>> begin MATERIAL PROVIDED

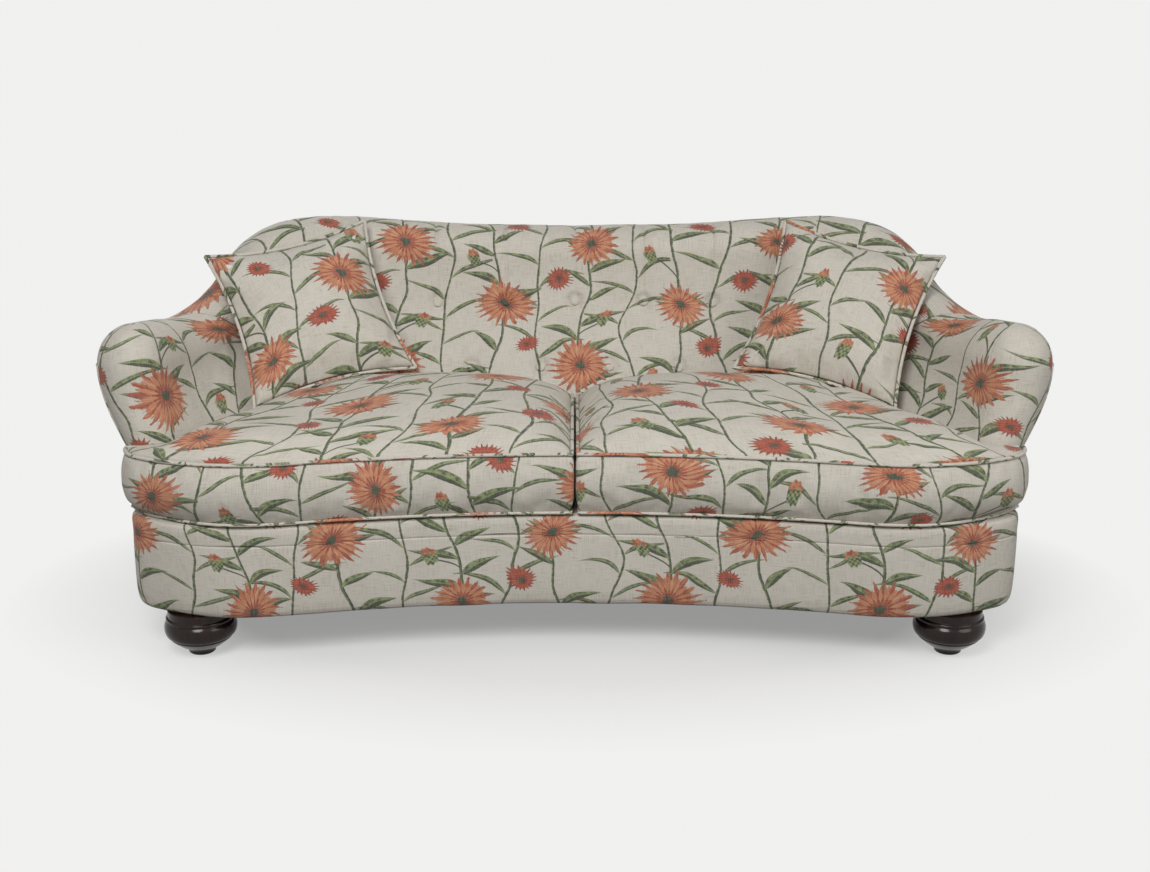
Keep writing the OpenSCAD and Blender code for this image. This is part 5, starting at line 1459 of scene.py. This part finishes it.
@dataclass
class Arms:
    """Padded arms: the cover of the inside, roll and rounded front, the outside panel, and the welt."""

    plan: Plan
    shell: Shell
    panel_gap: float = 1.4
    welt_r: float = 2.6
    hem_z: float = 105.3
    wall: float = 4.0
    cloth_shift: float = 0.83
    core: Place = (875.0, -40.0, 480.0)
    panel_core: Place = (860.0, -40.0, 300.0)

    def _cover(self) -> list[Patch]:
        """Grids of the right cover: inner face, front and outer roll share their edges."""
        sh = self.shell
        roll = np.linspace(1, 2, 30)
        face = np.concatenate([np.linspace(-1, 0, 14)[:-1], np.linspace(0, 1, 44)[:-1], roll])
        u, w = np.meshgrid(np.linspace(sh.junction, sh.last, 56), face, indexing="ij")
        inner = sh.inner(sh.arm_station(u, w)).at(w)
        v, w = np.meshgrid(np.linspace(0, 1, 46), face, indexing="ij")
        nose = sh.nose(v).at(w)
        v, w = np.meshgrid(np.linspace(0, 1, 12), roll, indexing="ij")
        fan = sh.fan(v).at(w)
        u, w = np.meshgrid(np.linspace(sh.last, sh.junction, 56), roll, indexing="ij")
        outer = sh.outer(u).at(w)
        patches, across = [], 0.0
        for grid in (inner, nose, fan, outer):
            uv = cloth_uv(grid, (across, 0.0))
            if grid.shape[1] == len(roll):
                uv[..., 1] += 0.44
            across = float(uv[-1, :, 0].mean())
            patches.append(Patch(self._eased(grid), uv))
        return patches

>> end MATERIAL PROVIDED
>> begin MATERIAL PROVIDED

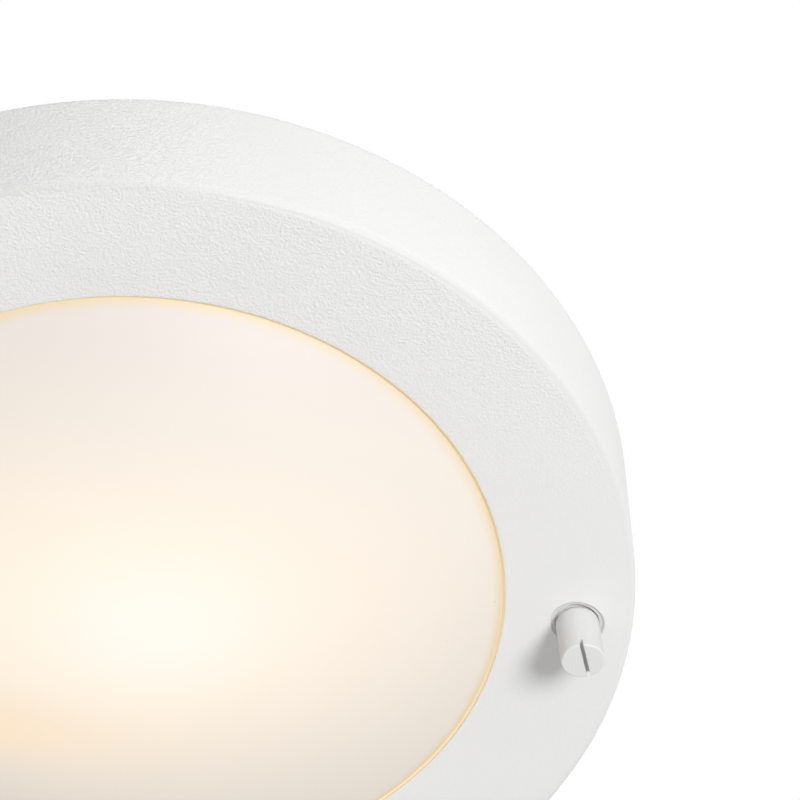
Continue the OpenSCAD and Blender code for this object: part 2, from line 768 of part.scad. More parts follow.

>> end MATERIAL PROVIDED

Taking the lines above, repeat exactly those from the line that contains "Keep writing the" through the line that contains "panel_core: Place = (860.0, -40.0, 300.0)", and both of those lines as well. Include nothing else.

### [OUTPUT FOR THIS TASK]
Keep writing the OpenSCAD and Blender code for this image. This is part 5, starting at line 1459 of scene.py. This part finishes it.
@dataclass
class Arms:
    """Padded arms: the cover of the inside, roll and rounded front, the outside panel, and the welt."""

    plan: Plan
    shell: Shell
    panel_gap: float = 1.4
    welt_r: float = 2.6
    hem_z: float = 105.3
    wall: float = 4.0
    cloth_shift: float = 0.83
    core: Place = (875.0, -40.0, 480.0)
    panel_core: Place = (860.0, -40.0, 300.0)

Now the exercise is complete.